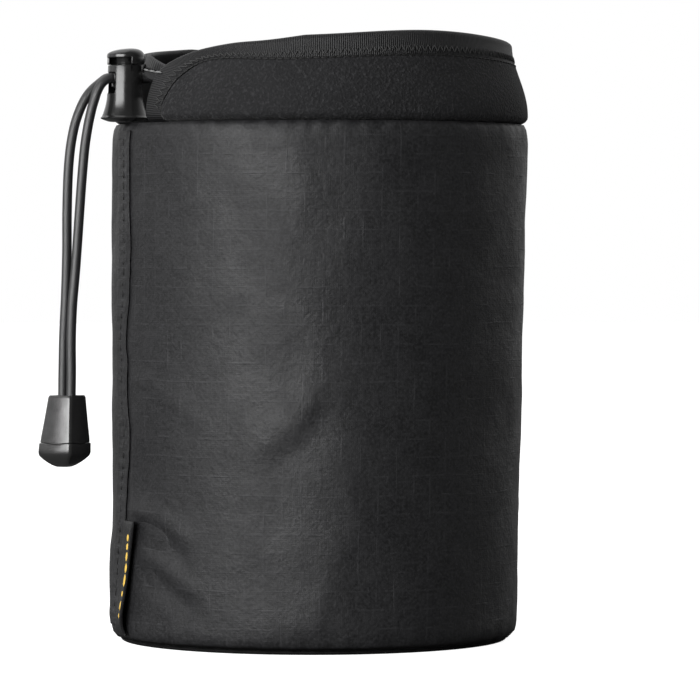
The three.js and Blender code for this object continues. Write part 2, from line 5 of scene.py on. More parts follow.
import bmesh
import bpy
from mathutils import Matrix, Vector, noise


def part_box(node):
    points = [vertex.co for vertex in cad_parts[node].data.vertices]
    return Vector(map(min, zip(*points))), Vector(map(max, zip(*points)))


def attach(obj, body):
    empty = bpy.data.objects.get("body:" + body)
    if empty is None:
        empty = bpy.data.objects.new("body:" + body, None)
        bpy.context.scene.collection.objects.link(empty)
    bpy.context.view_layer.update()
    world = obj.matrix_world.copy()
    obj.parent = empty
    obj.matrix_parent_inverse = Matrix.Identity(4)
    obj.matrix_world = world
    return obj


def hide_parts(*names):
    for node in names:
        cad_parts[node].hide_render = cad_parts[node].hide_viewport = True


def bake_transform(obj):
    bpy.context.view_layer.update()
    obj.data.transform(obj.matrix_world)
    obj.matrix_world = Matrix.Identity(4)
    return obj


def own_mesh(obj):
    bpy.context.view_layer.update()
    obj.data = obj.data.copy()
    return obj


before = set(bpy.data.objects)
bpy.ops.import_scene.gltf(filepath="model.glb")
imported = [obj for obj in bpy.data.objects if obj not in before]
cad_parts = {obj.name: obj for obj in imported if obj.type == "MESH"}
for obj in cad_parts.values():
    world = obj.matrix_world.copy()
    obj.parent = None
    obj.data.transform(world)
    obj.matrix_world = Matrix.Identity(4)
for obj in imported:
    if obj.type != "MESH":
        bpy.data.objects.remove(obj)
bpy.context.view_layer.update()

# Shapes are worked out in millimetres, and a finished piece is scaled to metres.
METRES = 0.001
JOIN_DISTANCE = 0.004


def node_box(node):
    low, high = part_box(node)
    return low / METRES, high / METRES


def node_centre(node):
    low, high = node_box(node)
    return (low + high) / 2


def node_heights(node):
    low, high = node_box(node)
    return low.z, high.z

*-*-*

◆ **TASK OBJECTIVE**
Copy out every line from the material above in which the word "return" appears.

◆ **WORKED SOLUTION**
    return Vector(map(min, zip(*points))), Vector(map(max, zip(*points)))
    return obj
    return obj
    return obj
    return low / METRES, high / METRES
    return (low + high) / 2
    return low.z, high.z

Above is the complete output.